Judge Grace's summary judgment, however, stopped well short of finding Mr. Peebles or Cassels Brock liable for the fraud, ruling that a trial was needed. But the judge did highlight the plaintiffs' allegations that the presence of Cassels Brock and its former partner lent the investment scheme an air of legitimacy.
"I have little doubt the presence of a respected partner at a venerable law firm, even at one meeting, created an air of legitimacy, professionalism and integrity which provided some comfort to investors," Judge Grace wrote.
Cassels is not the only venerable institution dragged into court in connection with fraud allegations in recent years. Increasingly, from the litigation spawned by Bernie Madoff's multibillion fraud on down, victims are targeting major banks, accounting firms, law firms and other institutions they say should have known something was wrong, or that they accuse of profiting from the wrongdoing.
"I think it is part of a growing trend of pursuing all participants where a fraud has been committed," said veteran fraud litigator John Keefe, with Goodmans LLP in Toronto, who said anyone who was "reckless" or "willfully" blind to a fraud could be held liable.
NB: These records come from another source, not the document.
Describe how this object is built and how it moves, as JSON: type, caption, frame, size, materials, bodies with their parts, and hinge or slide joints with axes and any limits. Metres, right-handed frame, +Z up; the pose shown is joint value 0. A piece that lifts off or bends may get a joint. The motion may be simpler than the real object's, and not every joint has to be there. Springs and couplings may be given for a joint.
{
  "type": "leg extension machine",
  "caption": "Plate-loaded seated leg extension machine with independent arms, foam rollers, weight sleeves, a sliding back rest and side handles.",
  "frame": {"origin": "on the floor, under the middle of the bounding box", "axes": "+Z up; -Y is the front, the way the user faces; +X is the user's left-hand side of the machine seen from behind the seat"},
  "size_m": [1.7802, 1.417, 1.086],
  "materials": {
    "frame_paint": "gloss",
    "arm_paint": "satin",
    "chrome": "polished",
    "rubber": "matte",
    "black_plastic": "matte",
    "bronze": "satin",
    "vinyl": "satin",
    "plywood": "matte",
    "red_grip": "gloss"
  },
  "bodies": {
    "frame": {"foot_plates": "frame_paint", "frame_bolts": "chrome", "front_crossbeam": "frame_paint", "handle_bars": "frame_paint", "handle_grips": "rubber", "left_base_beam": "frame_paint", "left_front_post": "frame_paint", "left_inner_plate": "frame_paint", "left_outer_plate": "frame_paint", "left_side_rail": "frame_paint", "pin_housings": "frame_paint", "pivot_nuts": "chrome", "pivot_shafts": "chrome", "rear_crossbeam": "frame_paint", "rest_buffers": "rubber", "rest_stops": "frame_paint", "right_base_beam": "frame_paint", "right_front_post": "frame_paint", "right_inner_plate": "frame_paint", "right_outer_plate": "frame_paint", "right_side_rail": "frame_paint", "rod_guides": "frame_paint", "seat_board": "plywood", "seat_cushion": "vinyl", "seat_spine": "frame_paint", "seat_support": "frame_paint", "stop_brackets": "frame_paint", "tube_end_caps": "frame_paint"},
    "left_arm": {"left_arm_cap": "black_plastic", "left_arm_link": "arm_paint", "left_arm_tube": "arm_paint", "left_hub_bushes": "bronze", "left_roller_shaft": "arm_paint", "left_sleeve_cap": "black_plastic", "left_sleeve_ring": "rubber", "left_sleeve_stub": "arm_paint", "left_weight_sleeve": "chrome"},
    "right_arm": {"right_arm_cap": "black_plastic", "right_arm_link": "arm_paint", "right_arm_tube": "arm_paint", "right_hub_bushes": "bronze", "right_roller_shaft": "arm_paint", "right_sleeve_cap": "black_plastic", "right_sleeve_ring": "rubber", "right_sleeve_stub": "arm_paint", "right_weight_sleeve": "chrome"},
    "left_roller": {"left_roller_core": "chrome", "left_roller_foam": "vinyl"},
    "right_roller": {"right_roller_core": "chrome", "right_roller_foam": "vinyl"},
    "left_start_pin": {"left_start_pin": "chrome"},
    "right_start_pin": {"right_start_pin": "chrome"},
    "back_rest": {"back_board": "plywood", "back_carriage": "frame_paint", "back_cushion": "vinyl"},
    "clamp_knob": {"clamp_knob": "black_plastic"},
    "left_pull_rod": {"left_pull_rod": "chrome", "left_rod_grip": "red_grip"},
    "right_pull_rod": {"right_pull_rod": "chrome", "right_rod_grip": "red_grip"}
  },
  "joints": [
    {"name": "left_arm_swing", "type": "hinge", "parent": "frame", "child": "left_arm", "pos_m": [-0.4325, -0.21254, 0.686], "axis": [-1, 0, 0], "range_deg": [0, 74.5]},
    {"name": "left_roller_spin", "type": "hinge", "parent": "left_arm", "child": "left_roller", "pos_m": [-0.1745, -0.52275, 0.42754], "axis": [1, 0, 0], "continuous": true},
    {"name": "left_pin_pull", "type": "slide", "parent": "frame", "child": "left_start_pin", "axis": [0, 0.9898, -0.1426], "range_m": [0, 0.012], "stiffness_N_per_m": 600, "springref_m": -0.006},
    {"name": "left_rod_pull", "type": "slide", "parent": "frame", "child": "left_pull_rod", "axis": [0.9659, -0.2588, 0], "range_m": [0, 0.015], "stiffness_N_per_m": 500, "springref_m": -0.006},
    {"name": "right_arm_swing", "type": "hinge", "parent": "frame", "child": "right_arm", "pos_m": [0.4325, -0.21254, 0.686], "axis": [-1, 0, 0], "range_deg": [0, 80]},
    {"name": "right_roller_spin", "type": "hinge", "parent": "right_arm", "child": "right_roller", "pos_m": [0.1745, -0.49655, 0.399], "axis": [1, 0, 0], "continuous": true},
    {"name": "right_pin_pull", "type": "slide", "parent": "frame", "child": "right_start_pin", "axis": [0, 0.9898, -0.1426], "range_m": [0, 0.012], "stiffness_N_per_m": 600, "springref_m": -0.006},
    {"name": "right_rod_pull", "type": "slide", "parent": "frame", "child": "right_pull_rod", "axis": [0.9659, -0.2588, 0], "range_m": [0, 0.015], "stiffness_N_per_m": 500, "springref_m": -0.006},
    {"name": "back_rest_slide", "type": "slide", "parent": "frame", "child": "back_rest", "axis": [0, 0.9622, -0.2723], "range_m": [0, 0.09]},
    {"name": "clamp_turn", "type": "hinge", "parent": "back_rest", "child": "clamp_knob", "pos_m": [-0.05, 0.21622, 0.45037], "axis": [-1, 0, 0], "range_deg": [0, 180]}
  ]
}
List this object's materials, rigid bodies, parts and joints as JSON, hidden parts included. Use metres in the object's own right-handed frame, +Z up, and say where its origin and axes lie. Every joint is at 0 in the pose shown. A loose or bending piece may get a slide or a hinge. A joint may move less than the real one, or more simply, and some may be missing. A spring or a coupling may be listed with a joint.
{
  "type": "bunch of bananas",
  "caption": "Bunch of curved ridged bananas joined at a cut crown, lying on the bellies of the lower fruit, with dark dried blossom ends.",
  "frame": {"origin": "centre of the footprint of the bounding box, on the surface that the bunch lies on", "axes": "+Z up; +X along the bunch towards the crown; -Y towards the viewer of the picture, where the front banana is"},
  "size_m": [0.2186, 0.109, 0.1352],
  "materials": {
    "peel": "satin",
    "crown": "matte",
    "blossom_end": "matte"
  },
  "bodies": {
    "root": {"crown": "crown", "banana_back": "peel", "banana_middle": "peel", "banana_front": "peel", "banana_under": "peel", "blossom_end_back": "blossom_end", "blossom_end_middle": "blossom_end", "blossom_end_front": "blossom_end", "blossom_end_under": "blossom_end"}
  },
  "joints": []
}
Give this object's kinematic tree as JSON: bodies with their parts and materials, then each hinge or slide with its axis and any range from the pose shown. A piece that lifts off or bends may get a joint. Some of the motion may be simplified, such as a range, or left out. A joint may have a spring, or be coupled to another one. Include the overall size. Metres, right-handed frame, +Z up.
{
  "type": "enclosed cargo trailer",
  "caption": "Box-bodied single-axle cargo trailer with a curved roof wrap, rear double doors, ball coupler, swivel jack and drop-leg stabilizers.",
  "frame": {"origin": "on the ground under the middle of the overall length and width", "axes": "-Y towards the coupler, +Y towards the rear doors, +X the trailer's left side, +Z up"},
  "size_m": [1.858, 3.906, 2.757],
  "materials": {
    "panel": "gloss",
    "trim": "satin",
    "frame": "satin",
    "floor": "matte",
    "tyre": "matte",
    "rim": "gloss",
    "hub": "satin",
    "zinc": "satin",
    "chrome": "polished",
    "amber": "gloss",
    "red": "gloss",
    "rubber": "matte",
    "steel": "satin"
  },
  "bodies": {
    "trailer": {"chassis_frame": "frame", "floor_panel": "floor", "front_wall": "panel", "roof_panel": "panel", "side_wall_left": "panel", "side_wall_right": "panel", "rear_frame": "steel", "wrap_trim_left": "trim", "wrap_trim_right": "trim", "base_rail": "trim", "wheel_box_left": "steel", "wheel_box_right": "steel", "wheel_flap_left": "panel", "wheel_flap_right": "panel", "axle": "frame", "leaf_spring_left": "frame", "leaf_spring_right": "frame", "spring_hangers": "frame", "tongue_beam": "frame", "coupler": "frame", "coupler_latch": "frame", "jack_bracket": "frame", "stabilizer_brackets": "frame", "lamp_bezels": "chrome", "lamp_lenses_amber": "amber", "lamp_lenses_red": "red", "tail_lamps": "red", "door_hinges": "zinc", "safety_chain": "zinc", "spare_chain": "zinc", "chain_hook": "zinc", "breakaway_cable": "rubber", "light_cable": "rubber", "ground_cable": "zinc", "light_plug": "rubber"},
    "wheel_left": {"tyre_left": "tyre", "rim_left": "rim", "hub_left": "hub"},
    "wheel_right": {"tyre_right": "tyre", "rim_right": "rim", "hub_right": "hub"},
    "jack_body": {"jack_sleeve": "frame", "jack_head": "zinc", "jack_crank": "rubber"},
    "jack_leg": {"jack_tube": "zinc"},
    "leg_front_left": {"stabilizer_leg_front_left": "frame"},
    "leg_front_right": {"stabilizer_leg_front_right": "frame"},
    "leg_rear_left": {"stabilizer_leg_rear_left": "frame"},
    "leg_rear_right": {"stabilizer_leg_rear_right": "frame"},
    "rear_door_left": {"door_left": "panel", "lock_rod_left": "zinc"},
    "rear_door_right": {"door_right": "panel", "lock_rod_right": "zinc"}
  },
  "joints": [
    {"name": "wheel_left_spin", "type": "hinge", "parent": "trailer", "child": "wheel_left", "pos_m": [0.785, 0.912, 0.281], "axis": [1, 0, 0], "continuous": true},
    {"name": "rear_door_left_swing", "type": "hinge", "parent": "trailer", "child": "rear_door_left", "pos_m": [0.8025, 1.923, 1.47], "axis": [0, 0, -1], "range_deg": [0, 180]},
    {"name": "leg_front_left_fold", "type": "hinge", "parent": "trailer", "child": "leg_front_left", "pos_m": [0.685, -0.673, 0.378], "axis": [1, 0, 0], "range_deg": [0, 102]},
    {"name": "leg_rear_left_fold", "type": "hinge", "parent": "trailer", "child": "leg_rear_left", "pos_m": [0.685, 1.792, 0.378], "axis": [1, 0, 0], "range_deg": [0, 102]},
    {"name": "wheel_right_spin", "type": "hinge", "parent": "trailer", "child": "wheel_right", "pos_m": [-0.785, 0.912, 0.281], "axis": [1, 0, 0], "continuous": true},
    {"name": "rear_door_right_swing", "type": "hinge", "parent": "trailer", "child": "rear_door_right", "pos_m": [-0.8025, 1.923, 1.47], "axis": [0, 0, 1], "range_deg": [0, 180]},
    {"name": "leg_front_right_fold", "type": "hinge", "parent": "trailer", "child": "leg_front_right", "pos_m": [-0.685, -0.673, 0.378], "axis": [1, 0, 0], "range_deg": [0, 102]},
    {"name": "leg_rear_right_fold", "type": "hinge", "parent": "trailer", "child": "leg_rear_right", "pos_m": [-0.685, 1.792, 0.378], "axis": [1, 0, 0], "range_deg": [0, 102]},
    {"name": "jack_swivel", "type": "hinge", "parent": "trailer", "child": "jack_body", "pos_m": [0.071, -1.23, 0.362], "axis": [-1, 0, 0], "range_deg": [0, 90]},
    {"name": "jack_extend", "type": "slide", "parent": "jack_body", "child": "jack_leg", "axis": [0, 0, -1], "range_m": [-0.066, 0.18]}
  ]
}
And established institutions make for obvious targets, he adds: "In any fraud case, or mop-up case, it is always a hunt for the deep pockets."
Ms. Bosco is in Toronto this week with the other plaintiffs for a press conference with their Toronto law firm, Heydary Hamilton, as the case is heard by the Ontario Court of Appeal. Whatever the result of Mr. Hryniak's appeal, she says she plans to keep pressing her allegations against Cassels Brock and its former partner, which she says made the investment look credible to her father.
"It wasn't an Internet scam," she said. "He met with a prominent attorney. He wasn't in a corner restaurant with some schemer."
She said she has come to believe that Canada is too soft on fraud and white-collar crime, and would never invest in this country again: "At this point honestly, I wouldn't give my money to Canada at all. … Canada is just very, very soft on white-collar crime."